WORK INSTRUCTIONS: Return every record exactly as written.
Start
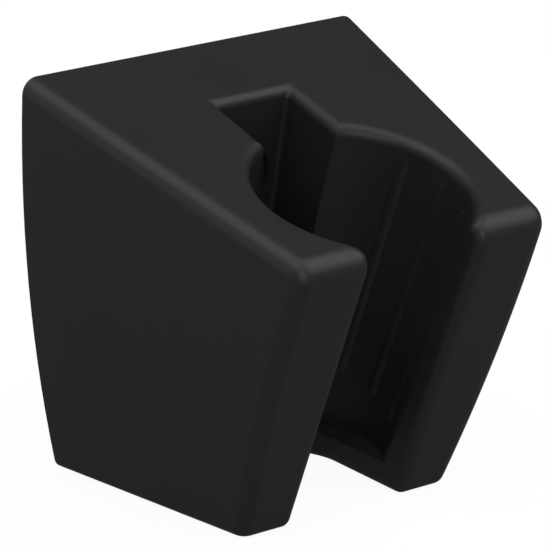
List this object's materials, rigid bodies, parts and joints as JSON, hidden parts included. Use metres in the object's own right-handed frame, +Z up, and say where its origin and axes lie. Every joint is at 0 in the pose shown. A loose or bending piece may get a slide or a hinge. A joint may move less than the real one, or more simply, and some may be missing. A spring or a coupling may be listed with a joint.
{
  "type": "hand shower holder",
  "caption": "Wall-fixed holder with a tilted tapered seat that takes the cone of a shower hose, open to the front.",
  "frame": {"origin": "on the wall face, midway between the two screw holes", "axes": "+Z up, +Y into the wall, the seat and mouth open towards -Y, +X to the right seen from the room"},
  "size_m": [0.0502, 0.0451, 0.0505],
  "materials": {
    "moulding": "matt black, fine moulded grain"
  },
  "bodies": {
    "root": {"holder": "moulding"}
  },
  "joints": []
}
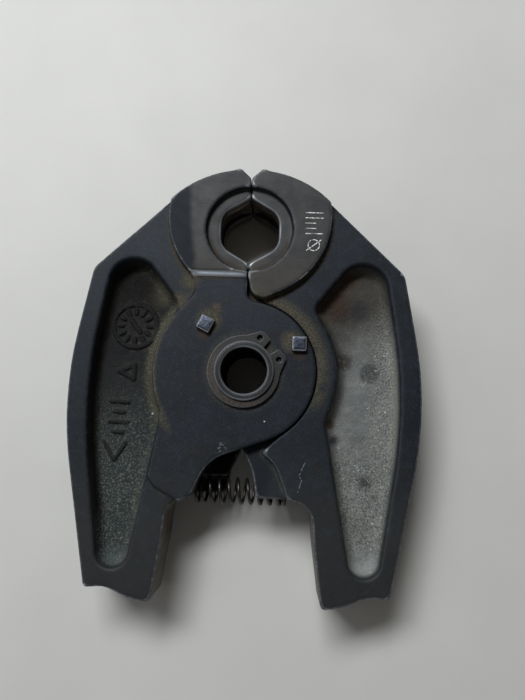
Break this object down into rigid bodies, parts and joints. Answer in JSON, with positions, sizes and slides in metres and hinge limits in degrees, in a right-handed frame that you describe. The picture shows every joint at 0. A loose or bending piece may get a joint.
End
COMPLETE RESPONSE:
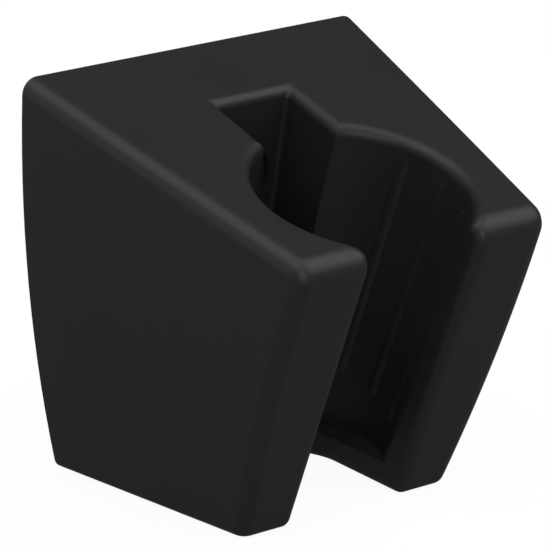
List this object's materials, rigid bodies, parts and joints as JSON, hidden parts included. Use metres in the object's own right-handed frame, +Z up, and say where its origin and axes lie. Every joint is at 0 in the pose shown. A loose or bending piece may get a slide or a hinge. A joint may move less than the real one, or more simply, and some may be missing. A spring or a coupling may be listed with a joint.
{
  "type": "hand shower holder",
  "caption": "Wall-fixed holder with a tilted tapered seat that takes the cone of a shower hose, open to the front.",
  "frame": {"origin": "on the wall face, midway between the two screw holes", "axes": "+Z up, +Y into the wall, the seat and mouth open towards -Y, +X to the right seen from the room"},
  "size_m": [0.0502, 0.0451, 0.0505],
  "materials": {
    "moulding": "matt black, fine moulded grain"
  },
  "bodies": {
    "root": {"holder": "moulding"}
  },
  "joints": []
}
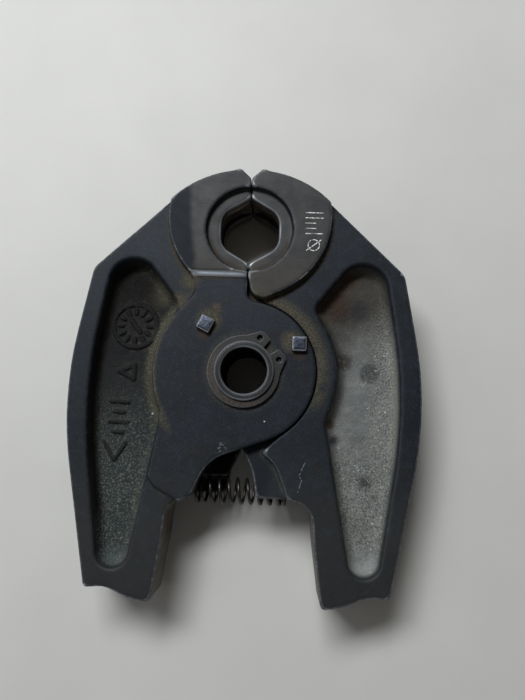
Break this object down into rigid bodies, parts and joints. Answer in JSON, with positions, sizes and slides in metres and hinge limits in degrees, in a right-handed frame that you describe. The picture shows every joint at 0. A loose or bending piece may get a joint.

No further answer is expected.